In fact, fortune continued on Snow's side, aided by his own resourcefulness. The "joke" incredibly lasted the entire nine-day trip to Yokohama. This was all the more remarkable since there were just seven American passengers in first class, only two of whom had come aboard in Honolulu. Further, the ship swarmed with security men, since the Japanese ambassador to the United States, Tsuneo Matsudaira, his wife, and daughter (betrothed to the Japanese crown prince) were also on board. While all these factors added greatly to Snow's tension, they also helped ensure an exciting story. Snow subsisted on breakfasts served in Crabb's cabin; he mingled with the passengers during the day, even playing bridge with the ambassador's wife and daughter, and wolfed ham sandwiches with his drinks at the ship's bar in the evenings. Special tips to the cabin boy and bartender helped keep the secret.

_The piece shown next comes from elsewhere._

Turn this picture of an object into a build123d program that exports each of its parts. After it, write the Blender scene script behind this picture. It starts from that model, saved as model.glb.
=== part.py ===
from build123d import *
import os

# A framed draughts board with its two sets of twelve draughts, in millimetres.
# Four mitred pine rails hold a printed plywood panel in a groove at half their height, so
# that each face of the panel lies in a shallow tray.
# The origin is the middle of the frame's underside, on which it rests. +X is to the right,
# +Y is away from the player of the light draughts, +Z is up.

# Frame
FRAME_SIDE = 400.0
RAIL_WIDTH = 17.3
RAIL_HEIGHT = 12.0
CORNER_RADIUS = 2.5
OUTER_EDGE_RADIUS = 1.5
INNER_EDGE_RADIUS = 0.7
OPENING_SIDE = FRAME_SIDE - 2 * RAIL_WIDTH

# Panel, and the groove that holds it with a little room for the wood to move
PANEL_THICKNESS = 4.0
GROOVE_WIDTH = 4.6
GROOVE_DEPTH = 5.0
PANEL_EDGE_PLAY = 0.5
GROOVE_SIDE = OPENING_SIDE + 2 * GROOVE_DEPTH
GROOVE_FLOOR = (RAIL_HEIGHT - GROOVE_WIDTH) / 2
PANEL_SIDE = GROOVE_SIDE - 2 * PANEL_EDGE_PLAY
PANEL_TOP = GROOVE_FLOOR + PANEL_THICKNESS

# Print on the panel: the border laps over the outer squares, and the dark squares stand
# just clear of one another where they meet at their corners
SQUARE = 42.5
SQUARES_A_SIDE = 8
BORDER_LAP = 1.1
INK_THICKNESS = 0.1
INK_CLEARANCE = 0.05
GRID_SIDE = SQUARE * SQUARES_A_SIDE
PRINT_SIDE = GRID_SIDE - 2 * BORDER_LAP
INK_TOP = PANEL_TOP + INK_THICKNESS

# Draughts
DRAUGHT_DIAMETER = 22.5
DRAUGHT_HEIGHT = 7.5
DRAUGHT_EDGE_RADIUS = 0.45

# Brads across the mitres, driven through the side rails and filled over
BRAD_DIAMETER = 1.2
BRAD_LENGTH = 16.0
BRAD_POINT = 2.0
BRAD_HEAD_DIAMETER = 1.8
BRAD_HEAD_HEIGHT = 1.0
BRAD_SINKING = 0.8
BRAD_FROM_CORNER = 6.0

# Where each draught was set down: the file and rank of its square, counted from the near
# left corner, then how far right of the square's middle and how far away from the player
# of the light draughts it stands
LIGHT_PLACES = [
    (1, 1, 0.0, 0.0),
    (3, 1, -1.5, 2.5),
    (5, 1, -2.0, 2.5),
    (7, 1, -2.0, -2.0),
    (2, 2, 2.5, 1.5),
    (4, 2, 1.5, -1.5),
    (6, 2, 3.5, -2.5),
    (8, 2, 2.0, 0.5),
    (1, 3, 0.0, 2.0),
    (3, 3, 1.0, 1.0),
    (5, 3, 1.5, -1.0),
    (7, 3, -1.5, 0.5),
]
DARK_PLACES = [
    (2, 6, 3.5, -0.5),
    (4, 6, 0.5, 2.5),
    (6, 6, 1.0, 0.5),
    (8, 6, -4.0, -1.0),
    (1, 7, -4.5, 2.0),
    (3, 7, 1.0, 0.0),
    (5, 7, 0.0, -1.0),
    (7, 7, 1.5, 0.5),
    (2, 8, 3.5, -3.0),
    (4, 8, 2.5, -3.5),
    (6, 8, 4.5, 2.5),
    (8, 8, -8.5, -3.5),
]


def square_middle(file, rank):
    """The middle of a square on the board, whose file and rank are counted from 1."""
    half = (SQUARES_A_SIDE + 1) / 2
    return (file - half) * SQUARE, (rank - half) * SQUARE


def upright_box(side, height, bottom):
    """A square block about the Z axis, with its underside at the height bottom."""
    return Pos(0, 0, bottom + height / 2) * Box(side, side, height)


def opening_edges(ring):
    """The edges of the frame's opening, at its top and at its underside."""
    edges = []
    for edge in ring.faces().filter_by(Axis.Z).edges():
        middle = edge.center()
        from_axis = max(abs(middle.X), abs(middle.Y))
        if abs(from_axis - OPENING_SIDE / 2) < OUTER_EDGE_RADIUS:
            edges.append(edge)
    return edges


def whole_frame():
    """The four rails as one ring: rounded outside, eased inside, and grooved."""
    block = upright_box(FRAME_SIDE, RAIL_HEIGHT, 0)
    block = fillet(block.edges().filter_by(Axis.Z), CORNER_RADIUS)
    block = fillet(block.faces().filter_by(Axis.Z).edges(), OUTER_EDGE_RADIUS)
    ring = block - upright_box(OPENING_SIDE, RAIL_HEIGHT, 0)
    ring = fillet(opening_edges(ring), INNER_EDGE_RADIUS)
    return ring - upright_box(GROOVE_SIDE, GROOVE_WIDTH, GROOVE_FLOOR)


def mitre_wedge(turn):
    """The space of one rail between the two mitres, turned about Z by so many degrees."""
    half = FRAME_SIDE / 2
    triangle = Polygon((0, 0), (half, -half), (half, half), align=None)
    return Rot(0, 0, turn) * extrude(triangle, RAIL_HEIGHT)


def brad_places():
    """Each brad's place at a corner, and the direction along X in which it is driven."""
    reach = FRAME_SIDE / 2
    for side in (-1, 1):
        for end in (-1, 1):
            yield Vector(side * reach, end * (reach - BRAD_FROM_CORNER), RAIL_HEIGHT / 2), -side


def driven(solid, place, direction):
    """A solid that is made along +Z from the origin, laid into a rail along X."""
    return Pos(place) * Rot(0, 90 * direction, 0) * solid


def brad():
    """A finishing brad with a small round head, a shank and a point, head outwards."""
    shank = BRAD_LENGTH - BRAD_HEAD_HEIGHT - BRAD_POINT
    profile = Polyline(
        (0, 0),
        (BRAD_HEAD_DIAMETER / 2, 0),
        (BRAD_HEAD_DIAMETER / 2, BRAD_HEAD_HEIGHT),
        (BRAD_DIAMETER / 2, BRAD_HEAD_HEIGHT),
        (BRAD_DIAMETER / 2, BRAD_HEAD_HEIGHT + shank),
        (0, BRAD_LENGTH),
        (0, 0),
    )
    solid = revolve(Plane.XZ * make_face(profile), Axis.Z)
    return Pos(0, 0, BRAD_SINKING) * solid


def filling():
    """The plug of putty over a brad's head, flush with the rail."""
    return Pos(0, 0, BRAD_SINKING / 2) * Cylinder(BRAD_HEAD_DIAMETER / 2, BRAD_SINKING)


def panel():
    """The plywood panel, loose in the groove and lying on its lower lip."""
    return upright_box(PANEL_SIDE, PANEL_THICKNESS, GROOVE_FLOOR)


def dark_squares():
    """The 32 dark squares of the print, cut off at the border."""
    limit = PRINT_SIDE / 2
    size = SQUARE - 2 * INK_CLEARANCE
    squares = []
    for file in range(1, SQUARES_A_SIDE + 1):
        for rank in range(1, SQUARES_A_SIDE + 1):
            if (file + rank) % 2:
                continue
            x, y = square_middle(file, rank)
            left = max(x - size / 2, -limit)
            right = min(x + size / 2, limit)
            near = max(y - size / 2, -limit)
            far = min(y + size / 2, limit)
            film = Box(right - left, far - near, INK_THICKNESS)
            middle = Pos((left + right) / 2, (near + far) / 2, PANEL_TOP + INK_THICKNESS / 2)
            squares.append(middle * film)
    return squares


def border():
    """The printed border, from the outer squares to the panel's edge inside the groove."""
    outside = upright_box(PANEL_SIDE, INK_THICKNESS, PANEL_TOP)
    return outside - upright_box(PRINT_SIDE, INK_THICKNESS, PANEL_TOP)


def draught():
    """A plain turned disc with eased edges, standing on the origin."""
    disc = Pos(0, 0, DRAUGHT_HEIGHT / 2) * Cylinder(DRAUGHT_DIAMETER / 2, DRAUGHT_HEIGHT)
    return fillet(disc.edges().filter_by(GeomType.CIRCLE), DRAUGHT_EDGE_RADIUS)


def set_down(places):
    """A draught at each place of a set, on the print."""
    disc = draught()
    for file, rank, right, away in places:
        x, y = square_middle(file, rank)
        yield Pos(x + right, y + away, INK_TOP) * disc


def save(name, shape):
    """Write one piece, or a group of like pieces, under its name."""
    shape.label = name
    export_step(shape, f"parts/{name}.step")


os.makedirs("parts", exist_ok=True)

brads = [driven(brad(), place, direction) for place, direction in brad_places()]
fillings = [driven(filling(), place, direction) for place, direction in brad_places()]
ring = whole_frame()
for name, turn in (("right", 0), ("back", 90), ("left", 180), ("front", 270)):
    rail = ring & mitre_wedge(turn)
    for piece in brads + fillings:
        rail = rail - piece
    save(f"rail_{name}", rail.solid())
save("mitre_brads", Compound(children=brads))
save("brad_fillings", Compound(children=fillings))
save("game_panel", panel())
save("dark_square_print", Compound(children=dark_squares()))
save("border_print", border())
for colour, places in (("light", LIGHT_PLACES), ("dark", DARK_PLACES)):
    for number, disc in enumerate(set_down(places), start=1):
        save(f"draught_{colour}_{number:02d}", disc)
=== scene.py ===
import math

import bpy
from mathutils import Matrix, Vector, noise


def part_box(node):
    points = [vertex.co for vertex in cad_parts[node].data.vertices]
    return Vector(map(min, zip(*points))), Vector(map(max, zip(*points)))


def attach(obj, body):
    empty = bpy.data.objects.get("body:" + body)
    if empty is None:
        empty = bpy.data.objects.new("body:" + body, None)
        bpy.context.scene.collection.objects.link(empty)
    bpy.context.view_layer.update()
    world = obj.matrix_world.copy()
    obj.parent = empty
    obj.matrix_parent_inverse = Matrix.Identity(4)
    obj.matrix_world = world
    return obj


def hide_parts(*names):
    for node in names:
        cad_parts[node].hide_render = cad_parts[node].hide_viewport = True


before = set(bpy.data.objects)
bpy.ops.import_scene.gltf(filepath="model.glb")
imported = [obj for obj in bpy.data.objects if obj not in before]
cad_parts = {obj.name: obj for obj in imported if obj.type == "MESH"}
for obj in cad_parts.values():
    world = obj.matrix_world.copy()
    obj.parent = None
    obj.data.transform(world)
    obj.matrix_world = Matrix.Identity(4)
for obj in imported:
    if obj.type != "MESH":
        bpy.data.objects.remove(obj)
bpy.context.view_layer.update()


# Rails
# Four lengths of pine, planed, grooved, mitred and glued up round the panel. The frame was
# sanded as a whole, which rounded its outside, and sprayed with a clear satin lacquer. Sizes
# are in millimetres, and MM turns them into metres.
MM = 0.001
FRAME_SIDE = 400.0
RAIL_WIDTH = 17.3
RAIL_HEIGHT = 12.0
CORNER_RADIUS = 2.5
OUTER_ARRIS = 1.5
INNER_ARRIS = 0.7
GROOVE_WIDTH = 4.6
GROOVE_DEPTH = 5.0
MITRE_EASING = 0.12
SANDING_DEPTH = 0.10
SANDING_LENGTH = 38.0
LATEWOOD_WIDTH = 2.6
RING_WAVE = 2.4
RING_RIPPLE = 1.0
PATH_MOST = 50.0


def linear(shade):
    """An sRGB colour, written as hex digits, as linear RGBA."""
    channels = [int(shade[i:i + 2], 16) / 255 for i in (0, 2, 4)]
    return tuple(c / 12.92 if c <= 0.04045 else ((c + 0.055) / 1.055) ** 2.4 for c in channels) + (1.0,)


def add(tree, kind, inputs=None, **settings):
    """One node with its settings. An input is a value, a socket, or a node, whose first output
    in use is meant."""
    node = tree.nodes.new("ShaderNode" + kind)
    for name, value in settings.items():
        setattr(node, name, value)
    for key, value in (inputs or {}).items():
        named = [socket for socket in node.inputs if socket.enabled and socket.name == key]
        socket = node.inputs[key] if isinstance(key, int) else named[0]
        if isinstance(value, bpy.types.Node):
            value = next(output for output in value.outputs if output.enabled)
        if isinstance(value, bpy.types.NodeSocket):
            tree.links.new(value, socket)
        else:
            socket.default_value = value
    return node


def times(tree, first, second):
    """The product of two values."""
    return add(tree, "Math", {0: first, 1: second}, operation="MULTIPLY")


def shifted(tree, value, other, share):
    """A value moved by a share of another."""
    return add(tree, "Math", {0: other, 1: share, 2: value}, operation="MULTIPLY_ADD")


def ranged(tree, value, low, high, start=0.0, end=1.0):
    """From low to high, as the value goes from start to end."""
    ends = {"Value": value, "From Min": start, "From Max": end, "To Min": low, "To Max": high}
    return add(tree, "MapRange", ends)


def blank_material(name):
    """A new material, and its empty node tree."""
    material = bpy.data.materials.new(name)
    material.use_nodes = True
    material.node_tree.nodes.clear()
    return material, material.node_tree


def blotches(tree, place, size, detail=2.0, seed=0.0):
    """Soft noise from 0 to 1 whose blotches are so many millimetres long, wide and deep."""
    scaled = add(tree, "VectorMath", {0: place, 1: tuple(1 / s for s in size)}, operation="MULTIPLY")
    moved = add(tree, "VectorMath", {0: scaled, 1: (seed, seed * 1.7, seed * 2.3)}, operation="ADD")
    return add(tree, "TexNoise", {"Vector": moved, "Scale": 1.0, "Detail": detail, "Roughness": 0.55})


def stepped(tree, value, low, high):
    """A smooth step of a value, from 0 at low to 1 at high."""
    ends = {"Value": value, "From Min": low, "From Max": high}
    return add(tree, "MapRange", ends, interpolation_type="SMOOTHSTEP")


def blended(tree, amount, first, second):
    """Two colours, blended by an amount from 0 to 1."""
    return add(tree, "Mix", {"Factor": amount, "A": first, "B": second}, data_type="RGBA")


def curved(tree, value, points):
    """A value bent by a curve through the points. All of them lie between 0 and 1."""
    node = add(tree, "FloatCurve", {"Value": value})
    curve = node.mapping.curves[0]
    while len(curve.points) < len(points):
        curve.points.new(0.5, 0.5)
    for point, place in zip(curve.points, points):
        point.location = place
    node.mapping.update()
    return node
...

In Yokohama on June 22, the problems of disembarking and getting through customs seemed insuperable, but again fate was kind to Snow. The VIP media treatment of the ambassadorial party's arrival provided the


37

necessary cover. With the connivance of an English journalist, Snow was able nonchalantly to leave the ship, passing himself off as one of the local foreign reporters. Snow and Dan Crabb accompanied the newsmen to Tokyo, where the two were feted at the American Club. Ed's coup had made him something of a minor celebrity among the Western journalists in Japan. "There must be an odd streak in human nature," Ed wrote Towne, "which delights in seeing anyone defraud a public-service institution." Ed was even offered a job (politely refused) by the managing editor of the English-language Japan Advertiser . The newsmen agreed to delay breaking the story (as already written by Snow) until he and Crabb had left Japan. As a youthful American's rare adventure, with built-in ingredients of suspense and excitement in a somewhat exotic setting, it was the right stuff for the Herald-Tribune's magazine. Skillfully composed by Snow, with a focus on his own amusing and attractive persona, it appeared under the rifle, "A First Class Stowaway ." A version was also published in the Kansas City Journal-Post , highlighting the "Kansas City boy" angle.[21]

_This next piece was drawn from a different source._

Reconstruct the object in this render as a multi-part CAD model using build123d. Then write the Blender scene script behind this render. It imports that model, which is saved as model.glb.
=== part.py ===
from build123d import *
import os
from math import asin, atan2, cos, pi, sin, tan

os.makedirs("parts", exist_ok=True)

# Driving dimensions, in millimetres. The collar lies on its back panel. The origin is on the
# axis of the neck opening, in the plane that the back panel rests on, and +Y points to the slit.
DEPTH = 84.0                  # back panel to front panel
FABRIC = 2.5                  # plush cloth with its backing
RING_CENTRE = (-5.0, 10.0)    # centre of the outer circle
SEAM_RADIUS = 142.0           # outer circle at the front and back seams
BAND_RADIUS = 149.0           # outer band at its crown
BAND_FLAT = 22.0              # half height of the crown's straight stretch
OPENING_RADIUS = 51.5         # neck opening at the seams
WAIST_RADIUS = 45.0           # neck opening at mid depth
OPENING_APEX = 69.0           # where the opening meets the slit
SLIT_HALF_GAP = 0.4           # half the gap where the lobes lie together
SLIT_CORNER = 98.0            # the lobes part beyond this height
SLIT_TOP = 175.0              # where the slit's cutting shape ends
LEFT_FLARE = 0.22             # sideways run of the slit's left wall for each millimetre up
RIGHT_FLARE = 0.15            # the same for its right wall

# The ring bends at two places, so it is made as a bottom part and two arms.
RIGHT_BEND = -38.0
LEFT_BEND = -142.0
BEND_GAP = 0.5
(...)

After being questioned by a Japanese foreign affairs investigator, the two youths felt it expedient hurriedly to leave Tokyo. They traveled through central Japan (which Snow worked up into a Japan travel piece) and sailed from Kobe to the southern Japanese port of Nagasaki, and from there by ship to Shanghai, where they arrived in the steamy heat of early July. Crabb, in the spirit of the times for well-heeled American college youth, was continuing on to Port Said and a "darkest Africa" trek. Snow wrote Mildred that the stowaway "ordeal" had "destroyed much of the 'daredeviltry' spirit with which I had embarked from New York," and that it was "probably the most sensational thing I shall ever do." In this instance Snow proved a poor prophet.[22]

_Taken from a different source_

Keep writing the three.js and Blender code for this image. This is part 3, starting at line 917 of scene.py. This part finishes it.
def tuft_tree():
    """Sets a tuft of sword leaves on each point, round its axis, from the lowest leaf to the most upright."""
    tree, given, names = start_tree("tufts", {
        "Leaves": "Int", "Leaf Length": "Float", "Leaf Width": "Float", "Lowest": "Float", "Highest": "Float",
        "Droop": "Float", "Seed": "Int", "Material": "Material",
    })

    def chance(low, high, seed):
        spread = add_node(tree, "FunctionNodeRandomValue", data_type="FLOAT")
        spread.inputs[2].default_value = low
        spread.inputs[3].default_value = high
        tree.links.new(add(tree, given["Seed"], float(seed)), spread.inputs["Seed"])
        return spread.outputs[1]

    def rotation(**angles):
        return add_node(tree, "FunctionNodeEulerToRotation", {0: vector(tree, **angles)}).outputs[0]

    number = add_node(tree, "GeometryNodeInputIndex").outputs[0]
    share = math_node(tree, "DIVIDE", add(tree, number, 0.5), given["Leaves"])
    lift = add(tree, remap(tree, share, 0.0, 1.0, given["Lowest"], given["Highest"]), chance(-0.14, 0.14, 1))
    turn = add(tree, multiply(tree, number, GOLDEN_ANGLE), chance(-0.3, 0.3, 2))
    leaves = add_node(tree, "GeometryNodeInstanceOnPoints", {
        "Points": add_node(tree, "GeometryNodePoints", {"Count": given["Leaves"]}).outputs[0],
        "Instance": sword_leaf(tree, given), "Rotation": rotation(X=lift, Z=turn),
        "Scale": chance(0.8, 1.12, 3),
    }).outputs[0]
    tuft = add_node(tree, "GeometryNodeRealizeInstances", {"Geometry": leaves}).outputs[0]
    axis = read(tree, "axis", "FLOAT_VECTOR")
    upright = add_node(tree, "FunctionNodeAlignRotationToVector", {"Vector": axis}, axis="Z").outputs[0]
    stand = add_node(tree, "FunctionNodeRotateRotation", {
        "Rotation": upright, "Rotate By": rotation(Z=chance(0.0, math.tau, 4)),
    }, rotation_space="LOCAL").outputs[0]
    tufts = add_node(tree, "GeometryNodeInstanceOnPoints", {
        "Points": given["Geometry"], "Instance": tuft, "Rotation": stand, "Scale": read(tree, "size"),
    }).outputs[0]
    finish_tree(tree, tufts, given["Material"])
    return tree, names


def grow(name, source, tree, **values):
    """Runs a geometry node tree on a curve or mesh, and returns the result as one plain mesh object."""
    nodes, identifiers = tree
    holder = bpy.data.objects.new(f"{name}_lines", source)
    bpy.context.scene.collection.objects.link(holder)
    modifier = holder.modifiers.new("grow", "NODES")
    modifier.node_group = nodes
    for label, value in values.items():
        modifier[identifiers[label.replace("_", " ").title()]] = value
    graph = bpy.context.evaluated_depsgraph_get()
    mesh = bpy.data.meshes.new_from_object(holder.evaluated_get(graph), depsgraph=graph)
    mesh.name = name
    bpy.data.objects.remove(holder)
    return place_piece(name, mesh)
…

Snow planned to stay in Shanghai no more than a few weeks or months or to leave immediately if he could find work on a ship bound for the Philippines or India. Attractive journalistic opportunities in Shanghai, and growing involvement in the China scene, kept postponing a departure date. "I could scarcely have chosen a more interesting period in which to arrive in China," he wrote home after less than a month in Shanghai. The onset of the Great Depression in 1929 greatly diminished the opportunities for business success back home. His mother's death in 1930 and Howard's marriage by the end of that year cut off his closest family ties. His own marriage on Christmas Day, 1932, to Utah-born Helen Foster, a talented and spirited young woman determined to make her own mark as a writer in China, completed the pattern. Snow stayed on, in time becoming the most notable American journalist in Asia.[23]